I can't vouch for Nick, because I haven't seen his response personally, but this really puts me off.
Anybody else?
lets all learn something from this fiasco. i tried a blind taste test adding shots directly over ice in one cup and shots over ice and water in the other. i was AMAZED at the difference. try it!
liz said:
Your right about the espresso over ice! Its a fairly common coffee myth that pouring the shots over ice changes the chemical composition or makes a change in the acidity. They usually say it shocks the espresso. There is no such thing! The chemical composition stays the same. The acidity stays the same and the flavor stays the same.
When I pull the shots directly over my gelato I always want to say "LOOK SHOCKED! Come on please look shocked" but it never does! Affagato (gelato drowned in espresso) has been around for ever.
.
my reply
i couldn't disagree more. i don't know the physics behind it, but there is definitely a substantial taste difference. try it
Perhaps it is not the espresso that changes, rather your taste buds...

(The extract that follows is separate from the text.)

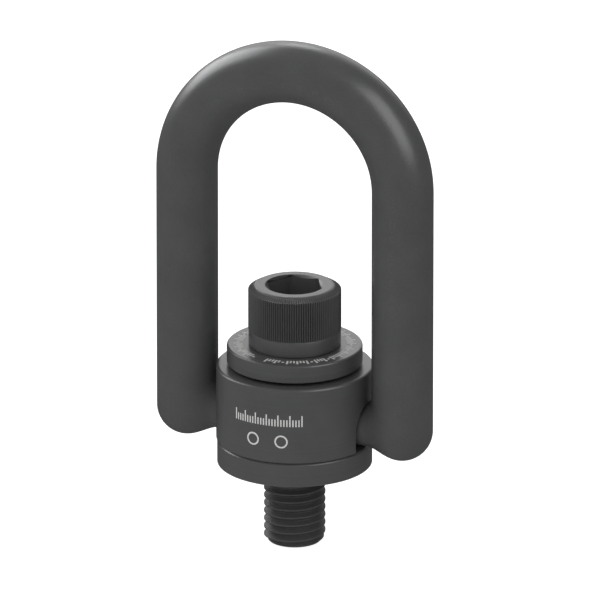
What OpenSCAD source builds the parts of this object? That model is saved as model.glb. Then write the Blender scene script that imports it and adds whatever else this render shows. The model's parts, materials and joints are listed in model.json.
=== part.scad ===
// Swivel hoist ring for a 3/4-10 screw.
//
// A flanged bushing is clamped to the load by a socket head cap screw and a thick load washer.
// The swivel body turns freely round the bushing, and the forged u-bar swings in the body's
// two side slots. The flange of the bushing closes the slots from below.
//
// Origin: centre of the bushing's mounting face. +Z runs up the screw axis to the crown of the
// u-bar, and X is the axis on which the u-bar swings. Lengths are in millimetres.

/* [Screw] */
// Outer diameter of the thread
thread_d = 19.05; // [18.9:0.05:19.1]
// Distance from one thread crest to the next
thread_pitch = 2.54; // [2:0.02:3]
// Length of thread below the mounting face
thread_reach = 25.9; // [16:0.1:60]
// Diameter of the plain grip inside the bushing
grip_d = 18.6; // [17.8:0.1:18.8]
// Diameter of the head over its knurl
head_d = 28.7; // [27:0.1:30]
// Height of the head
head_h = 19.25; // [17:0.1:22]
// Number of teeth in the straight knurl
knurl_teeth = 120; // [60:1:150]
// Width across the flats of the hexagon socket
socket_af = 15.875; // [13:0.125:16]
// Depth of the hexagon socket
socket_depth = 9.8; // [6:0.1:11]

/* [Load washer] */
// Outer diameter of the washer
washer_d = 41.9; // [34:0.25:46]
// Thickness of the washer
washer_t = 5.7; // [4:0.1:9]

/* [Bushing] */
// Outer diameter of the flange
flange_d = 47.9; // [44:0.1:50]
// Thickness of the flange
flange_t = 7.5; // [6.5:0.05:8]
// Outer diameter of the sleeve that the body turns on
sleeve_d = 25.4; // [24.6:0.1:25.4]

/* [Swivel body] */
// Outer diameter of the body
body_d = 48.5; // [46:0.1:49]
// Height of the body
body_h = 24.15; // [22:0.1:30]

/* [U-bar] */
// Diameter of the round bar
bar_d = 19.05; // [16:0.05:19.5]
// Distance between the centre lines of the two legs
leg_spacing = 70.4; // [69:0.1:90]
// Height of the top of the crown above the mounting face
crown_top = 136.3; // [125:0.1:170]
// Diameter of the trunnion at the end of each leg
trunnion_d = 12.6; // [12:0.1:12.8]
// Height of the trunnion axis above the mounting face
trunnion_z = 14.35; // [14.35:0.05:16]

/* [Retaining pins and ring] */
// Diameter of each pin that holds a trunnion
pin_d = 3; // [2.4:0.1:3]
// Distance of the pins from the screw axis, along the trunnion axis
pin_x = 17.5; // [17:0.1:18.5]
// Thickness of the ring that keeps the screw in the bushing
ring_t = 1.5; // [1.2:0.1:1.8]

/* [Hidden] */
$fn = 96;

// Finish colours: satin black oxide, with bright ground pins and a darker spring ring
oxide = "#404245";
oxide_dark = "#36383b";
pin_steel = "#8f9295";

// Fits
running_fit = 0.06;
body_lift = 0.15;
washer_gap = 0.95;
pin_fit = 0.01;

// Heights of the stack, from the mounting face up
body_z0 = flange_t + body_lift;
body_z1 = body_z0 + body_h;
washer_z0 = body_z1 + washer_gap;
washer_z1 = washer_z0 + washer_t;
head_z1 = washer_z1 + head_h;

// Screw
thread_r = thread_d / 2;
root_r = thread_r - 0.6134 * thread_pitch;
crest_half = thread_pitch / 16;
flank_run = (thread_r - root_r) * tan(30);
thread_count = floor(thread_reach / thread_pitch);
thread_tip_edge = 0.05;
grip_r = grip_d / 2;
grip_z0 = 0.5;
head_r = head_d / 2;
knurl_depth = 0.34;
core_r = head_r - knurl_depth - 0.1;
core_overlap = 1;
core_edge = 0.3;
plain_band_h = 5;
head_chamfer_h = 1.4;
head_chamfer_r = head_r - 2.65;
socket_corner_r = socket_af / 2 / cos(30);
socket_turn = -3;
socket_overcut = 1;
countersink_h = 0.75;
countersink_run = 1.3;
countersink_r = socket_corner_r - 0.1;
drill_depth = 2;
drill_tip_r = 0.5;
drill_r = socket_af / 2 - 0.4;
drill_overlap = 0.1;

// Bushing
bore_r = 9.6;
sleeve_r = sleeve_d / 2;
flange_r = flange_d / 2;
flange_edge = 0.55;
flange_foot_edge = 0.1;
counterbore_r = 12;
counterbore_h = 4.4;

// Retaining ring and the groove it snaps into
ring_z0 = 1.05;
ring_side_play = 0.05;
groove_r = 8.6;
ring_in_r = groove_r + 0.1;
ring_out_r = 11.2;
ring_gap_angle = 34;

// Swivel body
body_r = body_d / 2;
body_edge = 0.8;
body_foot_edge = 0.5;
slot_r = trunnion_d / 2 + running_fit;
slot_mouth_r = slot_r + 1.34;
slot_mouth_x = body_r - 1.95;

// U-bar
bar_r = bar_d / 2;
leg_x = leg_spacing / 2;
crown_z = crown_top - leg_x - bar_r;
trunnion_r = trunnion_d / 2;
trunnion_x0 = 13.3;
trunnion_edge = 0.6;
trunnion_groove_r = 5;
trunnion_groove_play = 0.05;
flare_x0 = body_r + 1.3;
flare_x1 = leg_x - bar_r / 2;
flare_r1 = 0.84 * bar_r;

// Trunnion pins
pin_r = pin_d / 2;
pin_y = trunnion_groove_r + 0.1 + pin_r;
pin_z0 = body_z0 + 0.3;
pin_len = 17.5;
pin_tip = 0.3;
pin_hole_z1 = pin_z0 + pin_len + 0.3;

// Turns children that stand on the Z axis so that they lie on the trunnion axis
module on_trunnion_axis() {
    translate([0, 0, trunnion_z])
        rotate([0, 90, 0])
            children();
}

// Repeats children on both ends of the trunnion axis
module both_sides() {
    children();
    mirror([1, 0, 0])
        children();
}

module flanged_bushing() {
    color(oxide)
        rotate_extrude()
            polygon([
                [counterbore_r, 0],
                [flange_r - flange_foot_edge, 0],
                [flange_r, flange_foot_edge],
                [flange_r, flange_t - flange_edge],
                [flange_r - flange_edge, flange_t],
                [sleeve_r, flange_t],
                [sleeve_r, washer_z0 - flange_edge],
                [sleeve_r - flange_edge, washer_z0],
                [bore_r, washer_z0],
                [bore_r, counterbore_h],
                [counterbore_r, counterbore_h]
            ]);
}

// Section of the body, turned round the screw axis
module body_section() {
    polygon([
        [sleeve_r + running_fit, body_z0],
        [body_r - body_foot_edge, body_z0],
        [body_r, body_z0 + body_foot_edge],
        [body_r, body_z1 - body_edge],
        [body_r - body_edge, body_z1],
        [sleeve_r + running_fit, body_z1]
    ]);
}

// Slot with a round top and an open bottom, from x0 outwards
module slot_cutter(r, x0) {
    on_trunnion_axis()
        translate([0, 0, x0])
            cylinder(r = r, h = body_r);
    translate([x0, -r, 0])
        cube([body_r, 2 * r, trunnion_z]);
}

module swivel_body() {
    color(oxide)
        difference() {
            rotate_extrude()
                body_section();
            both_sides() {
                slot_cutter(slot_r, sleeve_r / 2);
                slot_cutter(slot_mouth_r, slot_mouth_x);
                for (side = [-1, 1])
                    translate([pin_x, side * pin_y, 0])
                        cylinder(r = pin_r + pin_fit, h = pin_hole_z1);
            }
        }
}

// Trunnion with the groove that its two pins run in, flaring out to the ball foot
module trunnion() {
    groove_half = pin_r + trunnion_groove_play;
    on_trunnion_axis()
        rotate_extrude()
            polygon([
                [0, trunnion_x0],
                [trunnion_r - trunnion_edge, trunnion_x0],
                [trunnion_r, trunnion_x0 + trunnion_edge],
                [trunnion_r, pin_x - groove_half],
                [trunnion_groove_r, pin_x - groove_half],
                [trunnion_groove_r, pin_x + groove_half],
                [trunnion_r, pin_x + groove_half],
                [trunnion_r, flare_x0],
                [flare_r1, flare_x1],
                [0, leg_x]
            ]);
}

// Leg with its ball foot, turned round the leg's own axis
module leg() {
    translate([leg_x, 0, trunnion_z])
        rotate_extrude() {
            square([bar_r, crown_z - trunnion_z]);
            intersection() {
                circle(r = bar_r);
                translate([0, -2 * bar_r])
                    square(2 * bar_r);
            }
        }
}

module u_bar() {
    color(oxide)
        union() {
            translate([0, 0, crown_z])
                rotate([90, 0, 0])
                    rotate_extrude(angle = 180)
                        translate([leg_x, 0])
                            circle(r = bar_r);
            both_sides() {
                leg();
                trunnion();
            }
        }
}

module load_washer() {
    color(oxide)
        rotate_extrude()
            polygon([
                [bore_r, washer_z0],
                [washer_d / 2 - flange_edge / 2, washer_z0],
                [washer_d / 2, washer_z0 + flange_edge / 2],
                [washer_d / 2, washer_z1 - flange_edge],
                [washer_d / 2 - flange_edge, washer_z1],
                [bore_r, washer_z1]
            ]);
}

// Outline of one thread crest, from its upper root to its lower root
function crest(z) = [
    [root_r, z + crest_half + flank_run],
    [thread_r, z + crest_half],
    [thread_r, z - crest_half],
    [root_r, z - crest_half - flank_run]
];

// Grip, ring groove and thread. Each pitch of the thread is a ring with a true cylindrical crest.
module shank() {
    groove_z1 = ring_z0 + ring_t + ring_side_play;
    rotate_extrude()
        polygon(concat(
            [
                [0, washer_z1 + core_overlap],
                [grip_r, washer_z1 + core_overlap],
                [grip_r, groove_z1],
                [groove_r, groove_z1],
                [groove_r, ring_z0 - ring_side_play],
                [grip_r, ring_z0 - ring_side_play],
                [grip_r, grip_z0]
            ],
            [for (i = [1:thread_count]) each crest((0.5 - i) * thread_pitch)],
            [
                [root_r - thread_tip_edge, -thread_reach],
                [0, -thread_reach]
            ]
        ));
}

// Head without its socket: plain core with a chamfered top, and the knurled band round it
module head_blank() {
    translate([0, 0, washer_z1])
        rotate_extrude()
            polygon([
                [0, 0],
                [core_r - core_edge, 0],
                [core_r, core_edge],
                [core_r, head_h - head_chamfer_h],
                [head_chamfer_r, head_h],
                [0, head_h]
            ]);
    translate([0, 0, washer_z1 + plain_band_h])
        linear_extrude(height = head_h - plain_band_h - head_chamfer_h)
            polygon([
                for (i = [0:2 * knurl_teeth - 1])
                    let (r = i % 2 == 0 ? head_r : head_r - knurl_depth)
                        r * [cos(i * 180 / knurl_teeth), sin(i * 180 / knurl_teeth)]
            ]);
}

// Hexagon socket with a countersunk rim and a drilled bottom
module socket_cutter() {
    translate([0, 0, head_z1 - socket_depth]) {
        rotate([0, 0, socket_turn])
            cylinder(r = socket_corner_r, h = socket_depth + socket_overcut, $fn = 6);
        translate([0, 0, -drill_depth])
            cylinder(r1 = drill_tip_r, r2 = drill_r, h = drill_depth + drill_overlap);
    }
    translate([0, 0, head_z1 - countersink_h])
        cylinder(
            r1 = countersink_r - countersink_run,
            r2 = countersink_r + countersink_run,
            h = 2 * countersink_h
        );
}

module cap_screw() {
    color(oxide_dark)
        difference() {
            union() {
                head_blank();
                shank();
            }
            socket_cutter();
        }
}

module retaining_ring() {
    color(oxide_dark)
        rotate([0, 0, 90 + ring_gap_angle / 2])
            rotate_extrude(angle = 360 - ring_gap_angle)
                translate([ring_in_r, ring_z0])
                    square([ring_out_r - ring_in_r, ring_t]);
}

// Ground dowel pin with a small chamfer at both ends; side and end are 1 or -1
module trunnion_pin(side, end) {
    color(pin_steel)
        translate([side * pin_x, end * pin_y, pin_z0])
            rotate_extrude()
                polygon([
                    [0, 0],
                    [pin_r - pin_tip, 0],
                    [pin_r, pin_tip],
                    [pin_r, pin_len - pin_tip],
                    [pin_r - pin_tip, pin_len],
                    [0, pin_len]
                ]);
}

flanged_bushing();
swivel_body();
u_bar();
load_washer();
cap_screw();
retaining_ring();
trunnion_pin(1, -1);  // trunnion_pin_right_front
trunnion_pin(1, 1);  // trunnion_pin_right_rear
trunnion_pin(-1, -1);  // trunnion_pin_left_front
trunnion_pin(-1, 1);  // trunnion_pin_left_rear
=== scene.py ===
"""Swivel hoist ring: detailed meshes, materials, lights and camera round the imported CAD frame.

Shapes are worked out in millimetres, and new_piece() turns them into metres.
"""

import json
import math

import bmesh
import bpy
import numpy as np
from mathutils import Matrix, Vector


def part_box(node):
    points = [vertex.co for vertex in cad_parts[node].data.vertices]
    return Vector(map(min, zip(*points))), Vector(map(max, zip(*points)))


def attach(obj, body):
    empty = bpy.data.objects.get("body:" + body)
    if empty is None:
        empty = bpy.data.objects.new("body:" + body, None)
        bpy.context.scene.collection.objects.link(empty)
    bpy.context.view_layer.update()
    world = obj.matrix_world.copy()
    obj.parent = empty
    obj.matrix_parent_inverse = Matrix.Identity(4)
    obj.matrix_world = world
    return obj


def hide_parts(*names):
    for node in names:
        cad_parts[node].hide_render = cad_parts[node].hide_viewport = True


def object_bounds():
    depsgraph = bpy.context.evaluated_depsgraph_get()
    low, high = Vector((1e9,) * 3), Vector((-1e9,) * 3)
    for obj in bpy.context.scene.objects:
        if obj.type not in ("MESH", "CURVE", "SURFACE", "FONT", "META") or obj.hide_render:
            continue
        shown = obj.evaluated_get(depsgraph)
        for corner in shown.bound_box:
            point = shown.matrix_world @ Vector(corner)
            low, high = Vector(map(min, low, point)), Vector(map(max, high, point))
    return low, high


MM = 0.001
SHARP_ANGLE = math.radians(38)
WELD = 2e-4

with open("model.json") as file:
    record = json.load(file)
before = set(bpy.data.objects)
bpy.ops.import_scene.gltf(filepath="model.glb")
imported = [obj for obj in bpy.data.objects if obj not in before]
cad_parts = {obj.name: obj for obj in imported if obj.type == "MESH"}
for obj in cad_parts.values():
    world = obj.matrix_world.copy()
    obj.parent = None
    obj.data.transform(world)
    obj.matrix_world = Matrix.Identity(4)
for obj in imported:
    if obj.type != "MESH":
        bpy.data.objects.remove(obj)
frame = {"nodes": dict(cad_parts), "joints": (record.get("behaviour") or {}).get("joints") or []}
CAD_LOW, CAD_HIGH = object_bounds()


# ---- sizes from the frame


def box_mm(node):
    """Lowest and highest corner of a CAD node, in millimetres."""
    low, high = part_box(node)
    return np.array(low) / MM, np.array(high) / MM


def joint_height(name):
    """Height of a joint's centre, in millimetres."""
    for joint in frame["joints"]:
        if joint["name"] == name:
            return joint["pos_m"][2] / MM
    raise ValueError("no joint named " + name)


BODY_LOW, BODY_HIGH = box_mm("swivel_body")
BUSHING_HIGH = box_mm("flanged_bushing")[1]
WASHER_LOW, WASHER_HIGH = box_mm("load_washer")
SCREW_LOW, SCREW_HIGH = box_mm("cap_screw")
BAR_HIGH = box_mm("u_bar")[1]
RING_LOW, RING_HIGH = box_mm("retaining_ring")
PIVOT_Z = joint_height("bail_pivot")

BAR_R = BAR_HIGH[1]
LEG_X = BAR_HIGH[0] - BAR_R
CROWN_Z = BAR_HIGH[2] - LEG_X - BAR_R
BODY_R = BODY_HIGH[0]
FLANGE_R = BUSHING_HIGH[0]
HEAD_R = SCREW_HIGH[0]
PIN_NODES = sorted(name for name in frame["nodes"] if name.startswith("trunnion_pin"))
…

Its pretty well documented that the perceived sweetness of something drops as it gets really cold. If you turn down the sweetness in your perfectly balanced espresso shot, what are you left with?
Brady said:
Perhaps it is not the espresso that changes, rather your taste buds...

Its pretty well documented that the perceived sweetness of something drops as it gets really cold. If you turn down the sweetness in your perfectly balanced espresso shot, what are you left with?

That very much depends on the blend/coffee/roast, and I stated elsewhere that I suspect the "Shock" is an inherent astringency increasing in proportion to other flavors. If there are no roasting or processing errors(yeah right!), there will be no "shock".

Pure speculation, but that's in-line with what you've just said.